Il faut bien admettre que c'est assez déconcertant. Cela nous indique que l'Ecriture n'est en rien là pour nous conforter dans nos croyances et nos convictions, au contraire elle est plutôt là comme aiguillon, et l'on peut déjà entendre cet avertissement de Jésus dans ce sens : je ne suis pas là pour vous laisser en paix avec votre conscience, mais bien pour vous bousculer, vous remettre en question, sabrer toutes vos idées reçues.

Nous sommes déroutés, pourtant, l'Ancien Testament s'ouvre sur des pages de violence peu communes. Nous attendons, avec la venue de Jésus, que tout cela change, mais il n'en est rien. L'histoire de l'Eglise avec son cortège de barbarie, nous rappelle que, malheureusement, nous sommes encore confrontés à l'horreur.

Pourtant, il faut être honnête, ce qu'annonce Jésus est plutôt réaliste.

A l'époque de la rédaction des Evangiles, se dire chrétien n'avait rien de facile. Les premiers disciples ont té amenés à rompre, souvent dans la douleur, avec les différents cercles qui structuraient leur société : la famille, la synagogue, le peuple. Ils vont affronter les persécutions. Aujourd'hui on ne saurait évacuer cette interprétation, d'autant qu'il existe encore des lieux où les chrétiens risquent leur vie. Jésus le sais, il le vit, son message ne saura pas être accepté sans une forte opposition. Il n'est pas à l'origine de la violence, il en est le révélateur.

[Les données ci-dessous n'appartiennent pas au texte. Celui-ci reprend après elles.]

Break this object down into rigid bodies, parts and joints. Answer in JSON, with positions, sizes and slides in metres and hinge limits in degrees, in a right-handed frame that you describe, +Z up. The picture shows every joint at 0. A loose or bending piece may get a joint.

L'invective de Jésus n'est pas un appel à la guerre sainte, mais un encouragement pour les disciples en difficulté.

Et si, aujourd'hui, en Occident, notre situation de chrétiens ne nous met plus en danger, pourtant il nous faut garder courage pour continuer à annoncer, à proclamer. Tenir bon, ne pas nous diluer dans le monde, car l'Evangile a encore du sens, et c'est le même sens de l'existence dans un monde en perte de repère.

Mais on peut également entendre ces paroles de manière positive, comme une bonne nouvelle !

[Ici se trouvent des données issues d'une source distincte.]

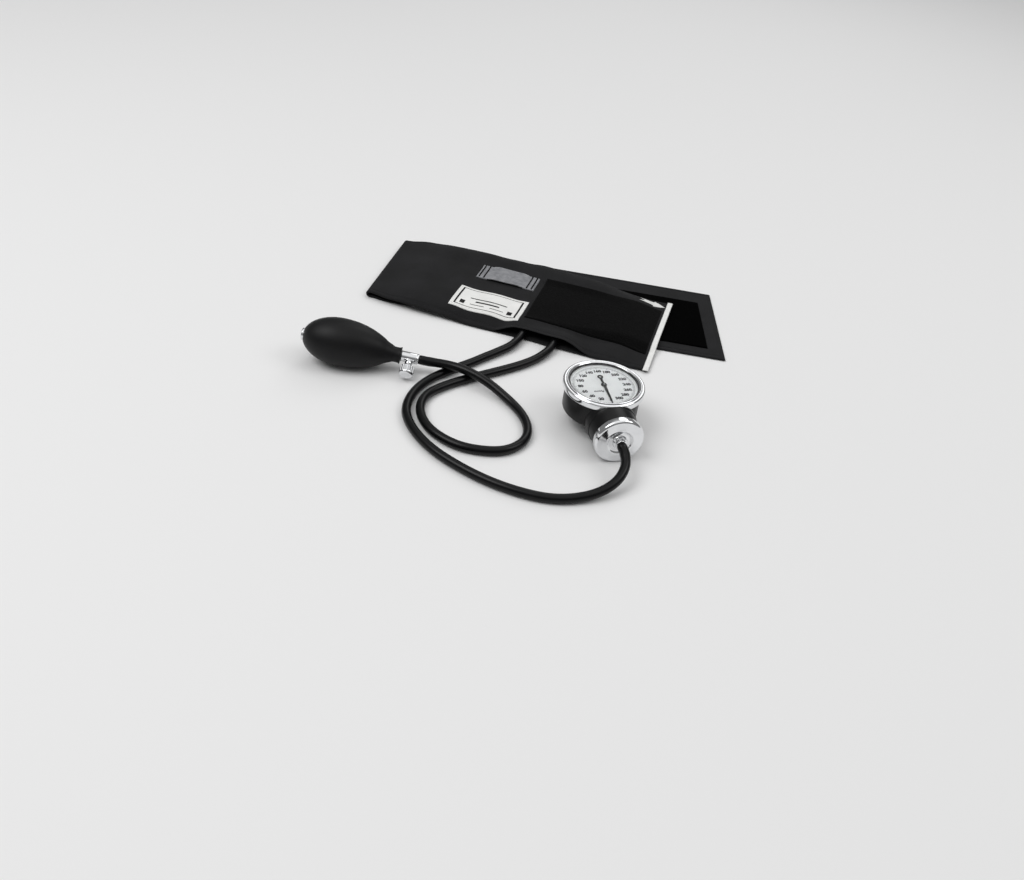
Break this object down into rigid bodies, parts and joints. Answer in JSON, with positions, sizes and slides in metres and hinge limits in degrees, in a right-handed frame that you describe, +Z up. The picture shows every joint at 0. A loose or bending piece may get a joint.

Jésus dit : "Je ne suis pas venu apporter la paix, mais l'épée", et non : "je ne suis pas venu apporter la paix, mais la guerre". La différence est significative. On a trop souvent interprété ce verset en mettant en opposition paix et guerre, pour justifier des appels à la guerre sainte. Certes, l'épée est une arme et, en tant que tel, symbole de combat, mais il existe quelques combats salutaires. L'expression "trancher dans le vif" est tout à fait positive. Elle montre la rapidité et l'efficacité d'une action ou d'une parole. Et l'image du tranchant de l'épée nous renvoie à l'acte créateur qui est un acte de séparation. Cette séparation qui va permettre à la vie de surgir. En Genèse 1, la vie ne peut apparaître que la parole de Dieu a opéré la séparation. En Genèse 2, le masculin est séparé du féminin. Ensuite l'homme est invité à quitter (se séparer de) son père et sa mère pour, là aussi, que la vie puisse se perpétuer. La parole qui tranche est ici l'instrument d'une séparation vivifiante. Alors oui, cela peut être douloureux, mais c'est indispensable.

La Parole de Dieu, incarnée en Jésus Christ, est une parole incisive qui permet à la vie d'advenir et de triompher.

Avec la venue du Christ, nous avons à faire à une nouvelle création. Ce qui s'inscrit tout à fait dans l'Evangile de Matthieu qui commence ainsi : "Livre de la genèse de Jésus-Christ, fils de David, fils d'Abraham" (1:1). Ce fils de David va se révéler comme étant également fils de Dieu, et faire de nous les enfants de Dieu appelés à vivre une nouvelle forme de famille, une nouvelle humanité.